■ Short task ■
Would you copy out the whole listing exactly as given?

Records from a data source
◆ ◆ ◆ ◆

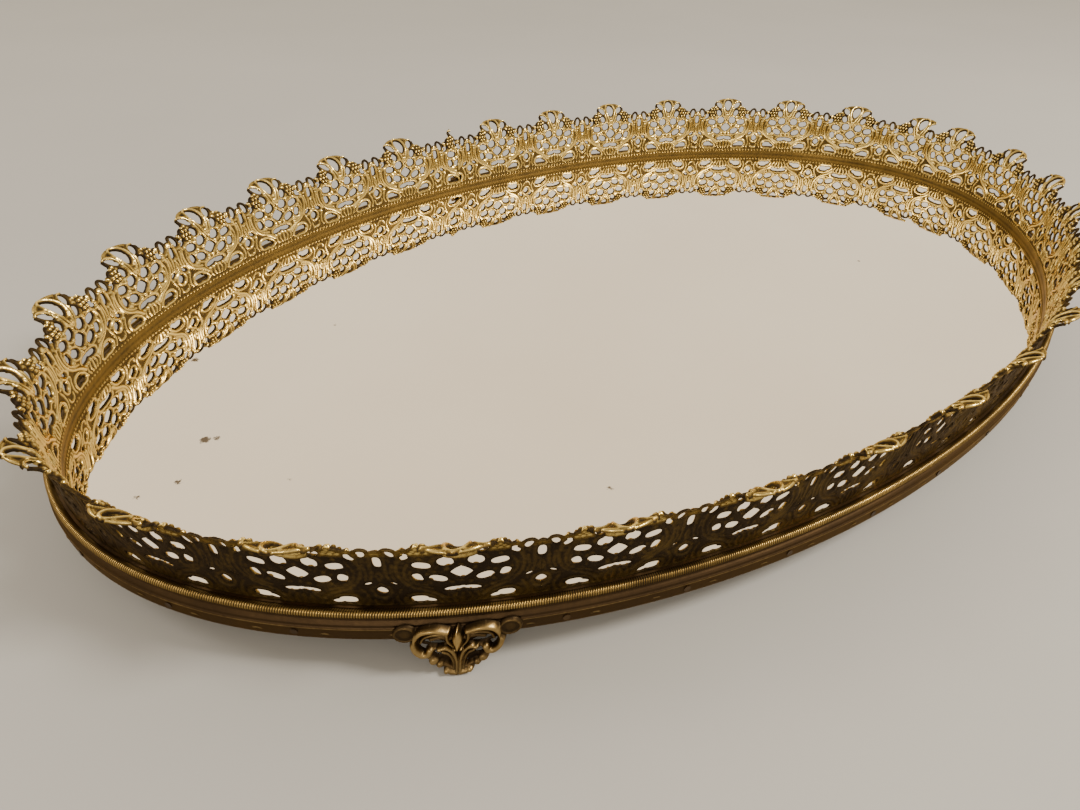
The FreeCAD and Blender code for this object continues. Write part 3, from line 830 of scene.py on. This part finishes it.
def camera():
    """Camera of a phone held over the front left of the tray, tilted a little."""
    azimuth, elevation, roll = math.radians(AZIMUTH), math.radians(ELEVATION), math.radians(ROLL)
    target = np.array([*TARGET, 0.0]) * GLASS_A * MM + np.array([0, 0, MIRROR_TOP * MM])
    distance = DISTANCE * GLASS_A * MM
    back = np.array([
        math.sin(azimuth) * math.cos(elevation),
        -math.cos(azimuth) * math.cos(elevation),
        math.sin(elevation),
    ])
    level = np.cross(-back, (0, 0, 1))
    level /= np.linalg.norm(level)
    upright = np.cross(level, -back)
    right = level * math.cos(roll) + upright * math.sin(roll)
    up = upright * math.cos(roll) - level * math.sin(roll)
    lens = bpy.data.cameras.new("view")
    lens.sensor_width = SENSOR
    lens.lens = FOCAL_LENGTH
    lens.clip_start = 0.01
    view = bpy.data.objects.new("view", lens)
    place = target + back * distance
    view.matrix_world = Matrix([
        (right[0], up[0], back[0], place[0]),
        (right[1], up[1], back[1], place[1]),
        (right[2], up[2], back[2], place[2]),
        (0, 0, 0, 1),
    ])
    bpy.context.scene.collection.objects.link(view)
    bpy.context.scene.camera = view


camera()
world()
floor()
soft_light("key", (0.55, -0.75, 1.0), (-0.05, 0, 0), 0.36, 20, (1.0, 0.92, 0.78))
soft_light("left", (-0.9, -0.75, 0.8), (0, 0, 0), 0.4, 3.5, (1.0, 0.91, 0.76))
soft_light("back", (-0.9, 0.8, 0.9), (0, 0, 0.02), 0.4, 5, (1.0, 0.90, 0.76))

BRASSES = {                     # colours of hollows with patina and painted shade, sides, and rubbed crests with painted highlights; roughness rubbed and dull
    "gallery_brass": ((0.014, 0.009, 0.005), (0.18, 0.117, 0.034), (1.0, 0.77, 0.27), 0.16, 0.55),
    "rim_brass": ((0.014, 0.008, 0.005), (0.058, 0.036, 0.018), (0.50, 0.35, 0.14), 0.3, 0.5),
    "bead_brass": ((0.012, 0.007, 0.004), (0.13, 0.084, 0.027), (0.85, 0.60, 0.22), 0.22, 0.5),
    "foot_brass": ((0.012, 0.007, 0.004), (0.080, 0.052, 0.023), (0.50, 0.35, 0.14), 0.28, 0.5),
}
brass = {name: aged_brass(name, *finish) for name, finish in BRASSES.items()}
gallery(brass["gallery_brass"])
reeded_moulding(brass["bead_brass"])
lower_band(brass["rim_brass"])
foot_brass = brass["foot_brass"]
for foot_name, foot_angle in FOOT_ANGLES.items():
    foot(foot_name, foot_angle, foot_brass)
    rivets(foot_name.replace("foot", "foot_rivets"), foot_angle, foot_brass)

dull_brass = plain_brass("dull_brass", (0.02, 0.012, 0.006), (0.12, 0.072, 0.03))
for node in ("rim_skirt", "back_seam_plate", "band_pins"):
    cover(node, dull_brass)
cover("mirror_glass", silvered_glass())
cover("glass_liner", fibrous("card", (0.20, 0.14, 0.08), (0.36, 0.27, 0.17), 120.0))
cover("base_board", fibrous("hardboard", (0.09, 0.05, 0.025), (0.19, 0.11, 0.06), 60.0))
cover("base_felt", fibrous("felt", (0.012, 0.02, 0.012), (0.035, 0.055, 0.035), 300.0))
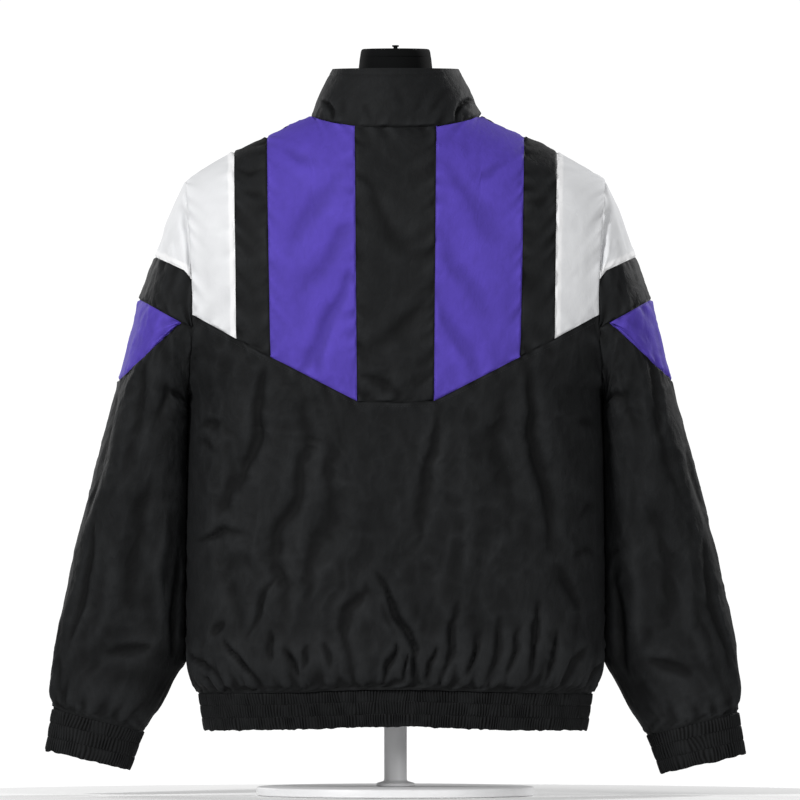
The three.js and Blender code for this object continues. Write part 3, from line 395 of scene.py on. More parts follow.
def sleeve_point(angle, run, drop=0.0):
    angle, run = np.broadcast_arrays(np.asarray(angle, float), np.asarray(run, float))
    at = np.clip(run, 0, SLEEVE_END)
    point = ring_point(angle, sleeve_ring(at, drop))
    fade = 1 - smooth(0, 90, at)
    offset = armhole_point(angle) - ring_point(angle, sleeve_ring(np.zeros_like(at), 0))
    point = point + offset * fade[..., None]
    clearance = SLEEVE_CLEARANCE * smooth(0, 40, at) + 0.3
    least = clear_x(point[..., 1], point[..., 2]) + clearance * smooth(0, 1, at)
    point[..., 0] = np.maximum(point[..., 0], least)
    return point


def seam_run(seam, angle):
    """Run at which a sleeve line crosses a seam that is given as height against X."""
    angle = np.asarray(angle, float)

    def above(run):
        point = sleeve_point(angle, run)
        return point[..., 2] > line_of(seam, "x", "z", point[..., 0])

    low = np.zeros_like(angle)
    high = np.full_like(angle, 330.0)
    crosses = above(low)
    for _ in range(24):
        middle = (low + high) / 2
        over = above(middle)
        low = np.where(over, middle, low)
        high = np.where(over, high, middle)
    return np.where(crosses, (low + high) / 2, 0)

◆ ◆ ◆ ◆

■ Final result ■
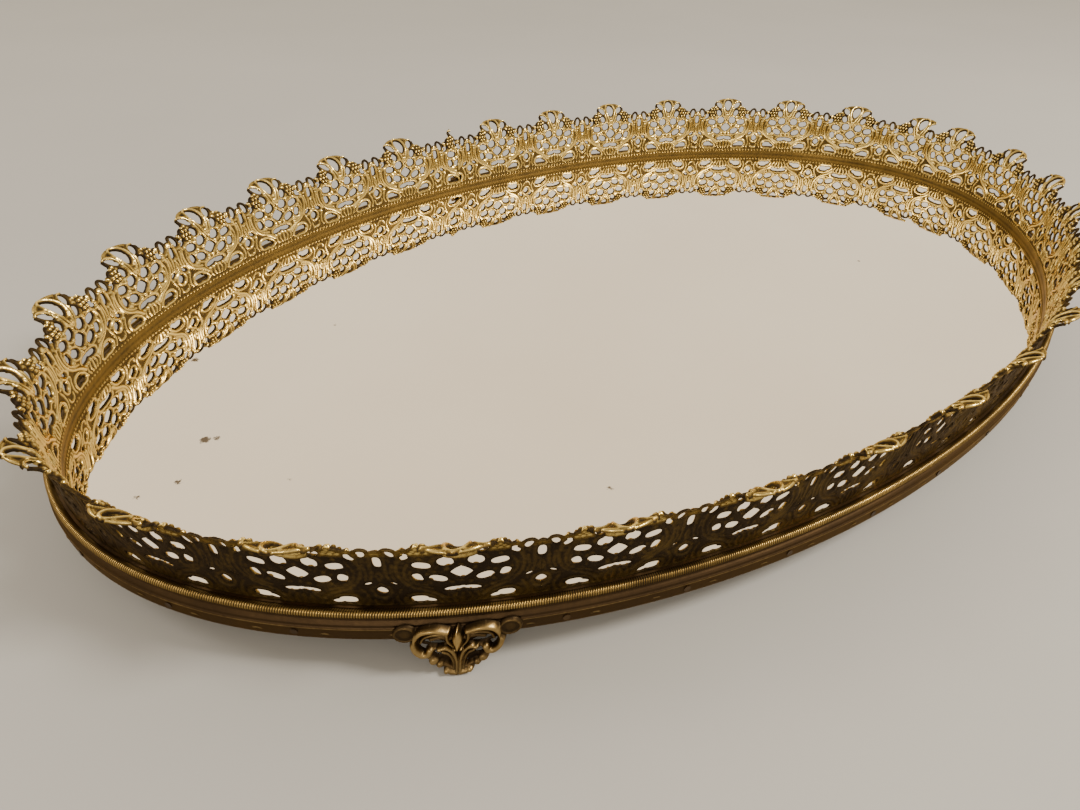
The FreeCAD and Blender code for this object continues. Write part 3, from line 830 of scene.py on. This part finishes it.
def camera():
    """Camera of a phone held over the front left of the tray, tilted a little."""
    azimuth, elevation, roll = math.radians(AZIMUTH), math.radians(ELEVATION), math.radians(ROLL)
    target = np.array([*TARGET, 0.0]) * GLASS_A * MM + np.array([0, 0, MIRROR_TOP * MM])
    distance = DISTANCE * GLASS_A * MM
    back = np.array([
        math.sin(azimuth) * math.cos(elevation),
        -math.cos(azimuth) * math.cos(elevation),
        math.sin(elevation),
    ])
    level = np.cross(-back, (0, 0, 1))
    level /= np.linalg.norm(level)
    upright = np.cross(level, -back)
    right = level * math.cos(roll) + upright * math.sin(roll)
    up = upright * math.cos(roll) - level * math.sin(roll)
    lens = bpy.data.cameras.new("view")
    lens.sensor_width = SENSOR
    lens.lens = FOCAL_LENGTH
    lens.clip_start = 0.01
    view = bpy.data.objects.new("view", lens)
    place = target + back * distance
    view.matrix_world = Matrix([
        (right[0], up[0], back[0], place[0]),
        (right[1], up[1], back[1], place[1]),
        (right[2], up[2], back[2], place[2]),
        (0, 0, 0, 1),
    ])
    bpy.context.scene.collection.objects.link(view)
    bpy.context.scene.camera = view


camera()
world()
floor()
soft_light("key", (0.55, -0.75, 1.0), (-0.05, 0, 0), 0.36, 20, (1.0, 0.92, 0.78))
soft_light("left", (-0.9, -0.75, 0.8), (0, 0, 0), 0.4, 3.5, (1.0, 0.91, 0.76))
soft_light("back", (-0.9, 0.8, 0.9), (0, 0, 0.02), 0.4, 5, (1.0, 0.90, 0.76))

BRASSES = {                     # colours of hollows with patina and painted shade, sides, and rubbed crests with painted highlights; roughness rubbed and dull
    "gallery_brass": ((0.014, 0.009, 0.005), (0.18, 0.117, 0.034), (1.0, 0.77, 0.27), 0.16, 0.55),
    "rim_brass": ((0.014, 0.008, 0.005), (0.058, 0.036, 0.018), (0.50, 0.35, 0.14), 0.3, 0.5),
    "bead_brass": ((0.012, 0.007, 0.004), (0.13, 0.084, 0.027), (0.85, 0.60, 0.22), 0.22, 0.5),
    "foot_brass": ((0.012, 0.007, 0.004), (0.080, 0.052, 0.023), (0.50, 0.35, 0.14), 0.28, 0.5),
}
brass = {name: aged_brass(name, *finish) for name, finish in BRASSES.items()}
gallery(brass["gallery_brass"])
reeded_moulding(brass["bead_brass"])
lower_band(brass["rim_brass"])
foot_brass = brass["foot_brass"]
for foot_name, foot_angle in FOOT_ANGLES.items():
    foot(foot_name, foot_angle, foot_brass)
    rivets(foot_name.replace("foot", "foot_rivets"), foot_angle, foot_brass)

dull_brass = plain_brass("dull_brass", (0.02, 0.012, 0.006), (0.12, 0.072, 0.03))
for node in ("rim_skirt", "back_seam_plate", "band_pins"):
    cover(node, dull_brass)
cover("mirror_glass", silvered_glass())
cover("glass_liner", fibrous("card", (0.20, 0.14, 0.08), (0.36, 0.27, 0.17), 120.0))
cover("base_board", fibrous("hardboard", (0.09, 0.05, 0.025), (0.19, 0.11, 0.06), 60.0))
cover("base_felt", fibrous("felt", (0.012, 0.02, 0.012), (0.035, 0.055, 0.035), 300.0))
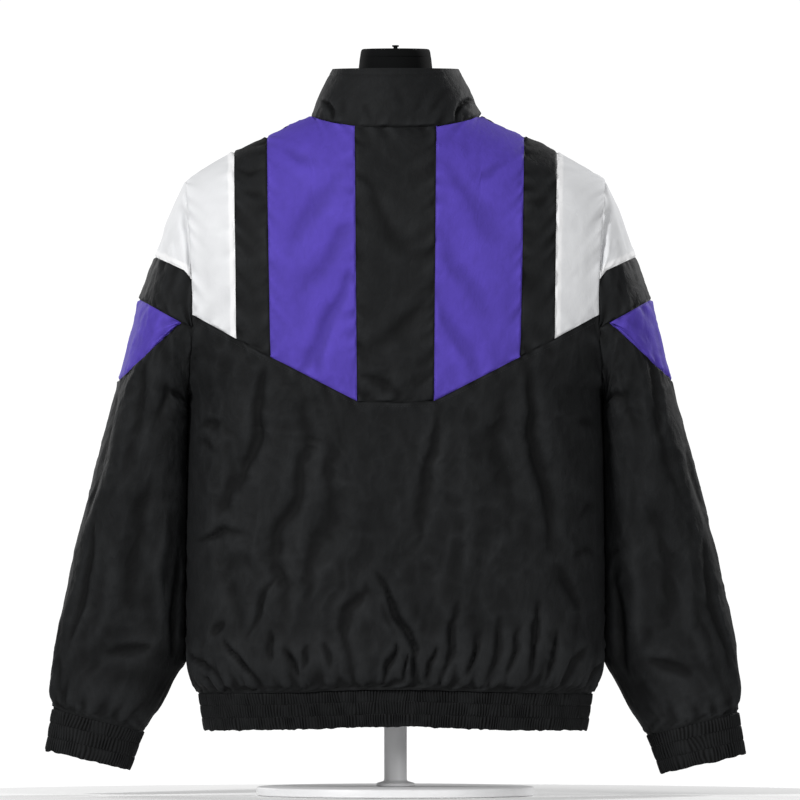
The three.js and Blender code for this object continues. Write part 3, from line 395 of scene.py on. More parts follow.
def sleeve_point(angle, run, drop=0.0):
    angle, run = np.broadcast_arrays(np.asarray(angle, float), np.asarray(run, float))
    at = np.clip(run, 0, SLEEVE_END)
    point = ring_point(angle, sleeve_ring(at, drop))
    fade = 1 - smooth(0, 90, at)
    offset = armhole_point(angle) - ring_point(angle, sleeve_ring(np.zeros_like(at), 0))
    point = point + offset * fade[..., None]
    clearance = SLEEVE_CLEARANCE * smooth(0, 40, at) + 0.3
    least = clear_x(point[..., 1], point[..., 2]) + clearance * smooth(0, 1, at)
    point[..., 0] = np.maximum(point[..., 0], least)
    return point


def seam_run(seam, angle):
    """Run at which a sleeve line crosses a seam that is given as height against X."""
    angle = np.asarray(angle, float)

    def above(run):
        point = sleeve_point(angle, run)
        return point[..., 2] > line_of(seam, "x", "z", point[..., 0])

    low = np.zeros_like(angle)
    high = np.full_like(angle, 330.0)
    crosses = above(low)
    for _ in range(24):
        middle = (low + high) / 2
        over = above(middle)
        low = np.where(over, middle, low)
        high = np.where(over, high, middle)
    return np.where(crosses, (low + high) / 2, 0)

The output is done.